Fighting a disease that kills half of its victims in just over two years is always going to be a race against time.

But that battle has been bolstered considerably with the seven-figure donation by a father and son from a family stricken by motor neurone disease.

Euan MacDonald, a 32-year-old banker who was diagnosed with MND in 2003, and his father, Donald, who founded a hotel chain, have given the money to Edinburgh University to set up Scotland's only centre of excellence dedicated to the crippling condition.

The Euan MacDonald Centre for Motor Neurone Disease Research will focus on developing more effective treatment for patients and will form part of a worldwide push to find a cure.

Once its staff has been recruited, it will build on an already strong research base into motor neurone biology at the university and benefit from a wide range of expertise in regenerative medicine and stem cell research, neuroscience, molecular medicine and genetics.

Euan, a father of two young children, was diagnosed with motor neurone disease shortly after his 29th birthday while working in London for leading investment bank Dresdner Kleinwort.

Devastated, he returned to Edinburgh with wife Liz and children Alec, one, and Finlay, two.

He said: "It was a shock. I was reasonably fit and healthy. It came out of the blue. I went to buy a bike and I noticed a loss of power in my left thumb."

A series of tests and an agonising wait followed. "When you are told it seems like the worst possible diagnosis. You are told that if it is progressive it will run its course and that is quite hard," Mr MacDonald said.

"I have been quite lucky in that it has progressed reasonably slowly. Since I was diagnosed I have managed to have a life.

"It can have a massive impact not just on the person but the family as well. I don't think the children understand. The two-and-a-half-year-old helps me with things like taking my shirt off or undoing a bottle top or something.

"He seems to have taken it in his stride. But obviously I am aware that it is something they are going to have to deal with as they grow up."

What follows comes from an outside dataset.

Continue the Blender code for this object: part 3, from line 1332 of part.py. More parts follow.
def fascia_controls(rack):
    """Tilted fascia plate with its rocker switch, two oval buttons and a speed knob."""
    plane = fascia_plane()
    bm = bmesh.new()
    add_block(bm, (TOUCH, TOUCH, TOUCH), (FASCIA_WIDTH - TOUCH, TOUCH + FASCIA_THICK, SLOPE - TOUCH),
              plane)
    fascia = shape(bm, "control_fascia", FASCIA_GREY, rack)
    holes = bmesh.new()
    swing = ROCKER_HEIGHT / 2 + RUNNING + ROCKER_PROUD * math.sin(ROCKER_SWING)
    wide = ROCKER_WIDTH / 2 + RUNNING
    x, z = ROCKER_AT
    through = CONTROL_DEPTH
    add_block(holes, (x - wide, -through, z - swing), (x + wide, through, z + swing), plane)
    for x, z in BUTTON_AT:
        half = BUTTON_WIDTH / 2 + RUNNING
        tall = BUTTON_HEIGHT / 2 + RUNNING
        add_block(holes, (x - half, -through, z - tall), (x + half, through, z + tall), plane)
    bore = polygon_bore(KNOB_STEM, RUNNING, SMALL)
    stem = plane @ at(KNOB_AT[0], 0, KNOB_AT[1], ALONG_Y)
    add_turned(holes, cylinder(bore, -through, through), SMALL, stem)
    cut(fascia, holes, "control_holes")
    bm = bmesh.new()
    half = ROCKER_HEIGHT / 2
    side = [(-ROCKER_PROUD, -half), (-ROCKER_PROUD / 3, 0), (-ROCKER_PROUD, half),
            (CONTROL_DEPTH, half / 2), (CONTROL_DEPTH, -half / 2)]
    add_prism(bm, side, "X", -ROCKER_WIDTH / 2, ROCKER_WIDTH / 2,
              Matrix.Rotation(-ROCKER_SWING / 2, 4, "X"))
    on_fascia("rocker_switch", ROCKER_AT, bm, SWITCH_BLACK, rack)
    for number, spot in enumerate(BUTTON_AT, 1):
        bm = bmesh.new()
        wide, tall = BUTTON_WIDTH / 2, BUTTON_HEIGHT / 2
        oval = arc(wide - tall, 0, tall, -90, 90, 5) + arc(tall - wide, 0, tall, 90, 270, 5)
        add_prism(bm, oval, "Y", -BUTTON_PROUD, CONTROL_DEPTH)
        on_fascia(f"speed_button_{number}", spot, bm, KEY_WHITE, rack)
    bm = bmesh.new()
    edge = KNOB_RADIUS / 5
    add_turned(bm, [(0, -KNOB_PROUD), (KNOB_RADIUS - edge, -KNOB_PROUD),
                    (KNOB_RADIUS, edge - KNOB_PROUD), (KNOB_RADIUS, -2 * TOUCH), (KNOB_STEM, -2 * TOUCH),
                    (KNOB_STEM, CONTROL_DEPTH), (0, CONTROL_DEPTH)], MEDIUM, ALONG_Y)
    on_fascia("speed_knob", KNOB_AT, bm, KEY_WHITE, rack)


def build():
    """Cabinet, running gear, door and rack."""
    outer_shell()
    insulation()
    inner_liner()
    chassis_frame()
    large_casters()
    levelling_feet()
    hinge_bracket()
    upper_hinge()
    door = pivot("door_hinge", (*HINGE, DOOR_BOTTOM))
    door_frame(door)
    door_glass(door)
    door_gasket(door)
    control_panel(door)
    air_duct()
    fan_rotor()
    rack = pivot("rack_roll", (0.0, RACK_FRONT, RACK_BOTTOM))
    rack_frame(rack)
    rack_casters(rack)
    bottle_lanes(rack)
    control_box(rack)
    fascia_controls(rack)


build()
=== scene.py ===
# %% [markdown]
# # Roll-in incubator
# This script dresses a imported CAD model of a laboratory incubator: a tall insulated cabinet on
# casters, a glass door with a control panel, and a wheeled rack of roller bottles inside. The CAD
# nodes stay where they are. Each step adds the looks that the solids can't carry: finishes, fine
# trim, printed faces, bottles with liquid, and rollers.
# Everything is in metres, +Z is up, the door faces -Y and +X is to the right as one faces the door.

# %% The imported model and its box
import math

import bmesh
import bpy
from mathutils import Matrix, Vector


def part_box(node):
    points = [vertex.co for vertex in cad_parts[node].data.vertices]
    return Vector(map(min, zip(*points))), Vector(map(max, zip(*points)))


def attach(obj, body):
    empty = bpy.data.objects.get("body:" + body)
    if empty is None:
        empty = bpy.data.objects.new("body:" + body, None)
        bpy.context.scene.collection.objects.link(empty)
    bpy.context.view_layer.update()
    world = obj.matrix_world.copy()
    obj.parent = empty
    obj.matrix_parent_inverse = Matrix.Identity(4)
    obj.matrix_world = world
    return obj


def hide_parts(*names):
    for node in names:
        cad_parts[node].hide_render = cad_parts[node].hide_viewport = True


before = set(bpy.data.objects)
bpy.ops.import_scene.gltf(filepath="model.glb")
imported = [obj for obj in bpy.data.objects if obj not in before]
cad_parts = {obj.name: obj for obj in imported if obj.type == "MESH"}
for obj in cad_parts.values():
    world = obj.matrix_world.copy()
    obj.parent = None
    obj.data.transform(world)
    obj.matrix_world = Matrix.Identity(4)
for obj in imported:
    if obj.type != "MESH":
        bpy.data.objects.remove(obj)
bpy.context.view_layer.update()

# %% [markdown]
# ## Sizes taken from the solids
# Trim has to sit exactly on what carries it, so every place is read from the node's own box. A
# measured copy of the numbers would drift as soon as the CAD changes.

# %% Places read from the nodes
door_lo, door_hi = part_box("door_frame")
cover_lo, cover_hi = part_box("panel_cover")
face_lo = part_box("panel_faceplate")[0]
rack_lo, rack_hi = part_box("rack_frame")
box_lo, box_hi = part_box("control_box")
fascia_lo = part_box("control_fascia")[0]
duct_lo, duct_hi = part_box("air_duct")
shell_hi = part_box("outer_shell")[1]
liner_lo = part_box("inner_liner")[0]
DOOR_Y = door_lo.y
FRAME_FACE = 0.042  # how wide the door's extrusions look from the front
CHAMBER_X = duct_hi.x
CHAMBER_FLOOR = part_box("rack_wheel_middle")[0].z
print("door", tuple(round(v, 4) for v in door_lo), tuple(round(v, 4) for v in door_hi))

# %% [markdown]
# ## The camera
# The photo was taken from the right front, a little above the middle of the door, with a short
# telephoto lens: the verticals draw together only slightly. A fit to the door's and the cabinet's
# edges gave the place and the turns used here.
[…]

Both Euan MacDonald and his father Donald, co-founder and vice-chairman of the City Inn hotel chain and joint chairman of Caledonian Brewery, are Edinburgh University law graduates who live in the city.

They have already played a role in raising funds and awareness of MND, and it is hoped their donation will be a catalyst for attracting other support to further the work of the new centre.

Donald MacDonald, who is also chairman of the Scottish Chamber Orchestra, said: "There are virtually no effective drugs currently available to treat motor neurone disease and improved treatments are desperately needed.

"The new centre will enable scientists and clinicians to look at ways in which to improve the treatment available, with research to understand the fundamental mechanisms of motor neurones and how to prevent them from deteriorating, leading the way to improving patient care."

The centre, which will appoint a senior clinical fellow to co-ordinate its clinical and basic research, will be based next to Edinburgh Royal Infirmary. It will run alongside the university's Scottish Centre for Regenerative Medicine, which will benefit from a facility to develop stem cell lines and has stem-cell researchers already working towards medical therapies for illnesses including motor neurone disease, cancer, Parkinson's, liver disease and diabetes.

Professor Richard Ribchester, convener of the Edinburgh motor neurone disease research group at the university, said: "The generosity of the MacDonald family will enable the university to expand its existing consortium of 20 scientists and physicians involved in motor neurone disease research by creating a centre with a dedicated focus on improving the lives of those who suffer from this debilitating disease."

It is hoped the centre will become self-sufficient through funding, grants and donations within five years.

Craig Stockton, chief executive of the Scottish Motor Neurone Disease Association, said: "We hope that this exciting new development will lead to an improved understanding of the cause of Motor Neurone Disease and ultimately lead in the future to new treatments and a cure for this terminal condition."